Van Schendels rood-wit obsessie
G.J. Resink
In zijn fascinerend essay in dit tijdschrift over ‘De kleurige obsessies van Arthur van Schendel’ (maart 1977 nr. 352, blz. 39-46) heeft Maarten 't Hart niet nagegaan waar Van Schendels bezetenheid door de kleuren rood en wit vandaan zou kunnen zijn gekomen.
Toch heeft hij door in De grauwe vogels te wijzen op het huis Weltevreden, dat ‘netjes gewit’ is, voor mij Van Schendels jeugd opgeroepen, doorgebracht in Batavia, waar de kleine Arthur, gezien de positie van pa als hoofdofficier, wel in of dicht bij de ‘europese’ buurt Weltevreden en in ieder geval in een ‘netjes gewit’ huis moet hebben gewoond.

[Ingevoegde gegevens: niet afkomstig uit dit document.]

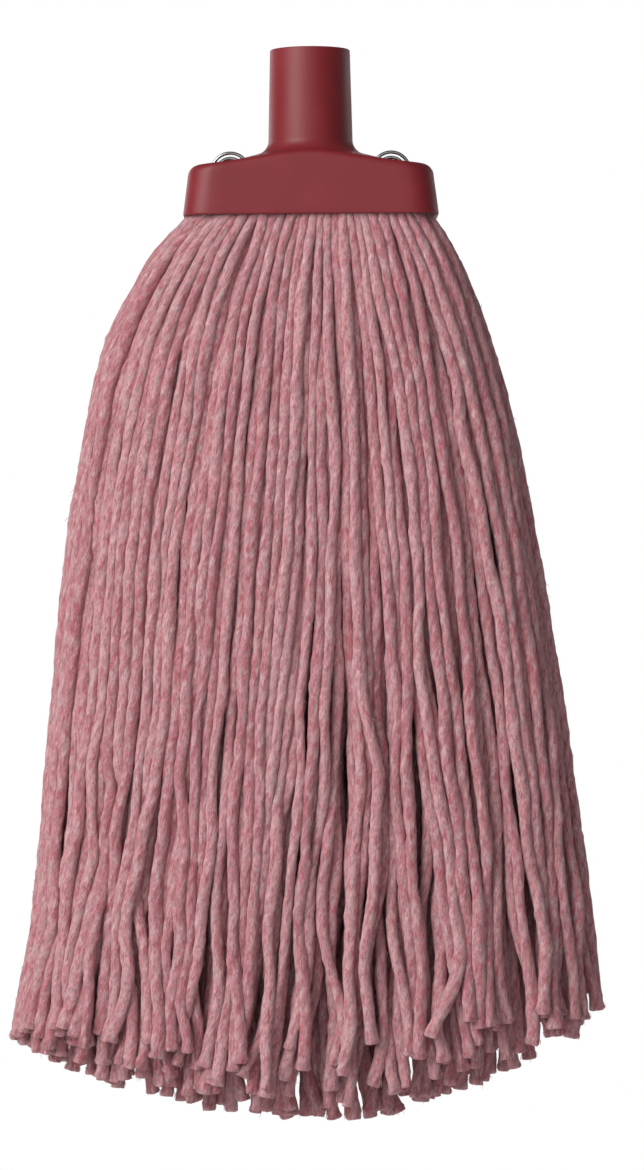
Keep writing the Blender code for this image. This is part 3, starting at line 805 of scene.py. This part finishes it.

Als het een beetje wil zal het hoofdgebouw wit marmeren vloeren en zullen de bijgebouwen rode plavuizen hebben gehad. Maar zeker zullen de pannen of zinken (af)-daken rood geweest zijn. Hij zal zijn moeder wel in witte kabaya's en zijn vader in dito ‘jas tutup’ (tot de hals gesloten jas) of uniform hebben zien lopen. Bij het ontbijt zal hij al hebben kunnen kiezen tussen wat in vertaling rode en witte suiker heet. Of er naast witte toen ook al ‘rode’ rijst gegeten werd is te betwijfelen, maar naast de rode sambal en de rode visjes van Makassar zullen zeker de rode rambutan- en djamboevruchten en de mangistan met rode binnenschil en alle gevuld met wit vruchtvlees op het witte tafellaken hebben geprijkt.
Het indische jongetje zal zeker van witte en rode mieren gehoord hebben en misschien ook kakatoea's in die kleuren hebben gezien. De tuinflora kent bloemen en planten in witte en rode variaties in overvloed: rozen - vroeger bloeiend in witgekalktepotten of in perken met witte stenen omrand - gerbera's, schorpioenorchideeën, soldatenbloemen of vinca's, (water)lelies en lotussen, balsemienen, caladiums, lantana's en pukul ampat (het ‘op slag van vieren’ 's middags opengaand bloemetje, door Multatuli beroemd geworden), om maar wat te noemen. Ook van rode en witte uiten, katjangsoorten en kool zal het jongetje van Schendel in het Maleis van lijfbaboe of kokki gehoord hebben, afgezien van de gruwelverhalen over moord en doodslag, die zij hem wel verteld zullen hebben. Hij zal de rode gloed van houtskoolvuren in de keuken, van olielampjes in de slaapkamers en van vetpotjes bij ‘illuminaties’ opgemerkt en van wit en rood Bengaals vuur op feestjes genoten hebben. Witte rook kan hij uit vele kampongs en misschien uit de krater van de Gedeh hebben zien opstijgen en in de westmoesson zal hij rode op- en ondergangen van de zon hebben gezien. Bovenal zal hij van bestuurskantoren en vooral op feestdagen het rood-wit-blauw hebben zien waaien - veel meer dan in Nederland gebruikelijk was - waarbij de laatste kleur in term en tint echter onder- en achteraan kwam omdat zij als grondkleur van het alles overheersende groen daartegen minder fel afstak dan het rood-wit... van de tegenwoordige vlag van Indonesië, in ‘ons Indië’ van ‘tempo doeloe’ nog onbekend. Zozeer staken die twee kleuren in natuur en beschavingen hier tegen hun omgeving af dat de cultuurideoloog van het Soekarno-regiem Moh. Yamin zelfs een heel boek heeft gewijd aan 5000 jaar rood-wit in de archipel - geen millennium minder.
Elk hier geboren kind tenslotte heeft weet van het vuur van vulkanen en van het land ‘waar de kapok uit de hemel valt’ en waarheen vrijwel alle bekende indische schrijvers, met uitzondering van de vier grote epistolaire talenten Coen, Speelman, Van der Tuuk en Walraven zijn gerepatrieerd.
Zo kan Van Schendels indische jeugd - door Rob Nieuwenhuys terecht in zijn Oostindische spiegel gereleveerd - tijdens de beginjaren van de Atjehoorlog doorgebracht in een waarschijnlijk nationalistisch, zo niet jingoïstisch officiersmilieu, zowel zijn rood-wit obsessie als de bevrijding daarvan juist in zijn ‘Hollandse’ romans helpen verklaren.
Het verbaast dan ook minder waarom 't Hart Jan Compagnie en de indische dame in De wereld een dansfeest niet op die bezetenheid en de verlossing daaruit gefouilleerd heeft.